I read a lot of scripts, I enjoy reading scripts, I’m particularly interested in this set for how they approach the musical numbers. Some just have scene headings and a few lines of description like

91. BRIDGET’S AUDITION – PRODUCTION NUMBER

starts simply and builds as the corps of dancers from Lydia’s class move onto stage to back and accentuate Bridget’s routine. Leroy is her male ‘support’ dancer, helping her in lifts and turns, etc. The moves are intricate, always keeping Bridget in the forefront of the audience’s focus, leading to a final portion in which all the dancers fall away, leaving the performing arena to Bridget, allowing her to carve graceful shapes from thin air, in concert with Bruno’s music…

Let us all take a moment to imagine being Debbie Allen, not only having to learn her lines from the script as she starred as dance teacher Lydia Grant but also having to go uh-uh, graceful lines, right honey, and choreograph that number.
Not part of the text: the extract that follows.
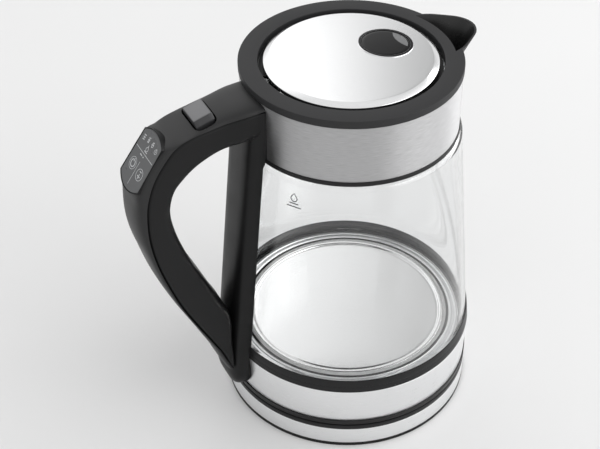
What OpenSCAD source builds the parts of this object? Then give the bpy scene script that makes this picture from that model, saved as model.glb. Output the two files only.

One script included all the lyrics to the various songs. It was really confusing: the lyrics were written out in all capital letters, very hard to read, and the way they were positioned in the script meant they were followed by dialogue that was clearly meant to precede them. But they did also include very familiar – to me from my radio work – cues and timings for how long the music would take.

And then another script just gives up and says, in total:

MUSIC #1 – TO BE ANNOUNCED

It’s funny how clearly you can see a show finding its feet through its scripts and just how they are written, what they tell the production. I’ve read entire series of scripts before to see how a show develops from start to end and it’s terribly instructive as well as interesting.

So as a writer, I recommend taking a look at the scripts. If you tell anyone we talked about this, tell ’em that I was very serious about production issues and script writing and the history of television, okay? Maybe you can tell them I admitted I’ve enjoyed watching the episodes and that I like the music.

But if you ever tell anyone that I had a gigantic crush on one of the Fame dancers, you’re off my Christmas card list and no mistake.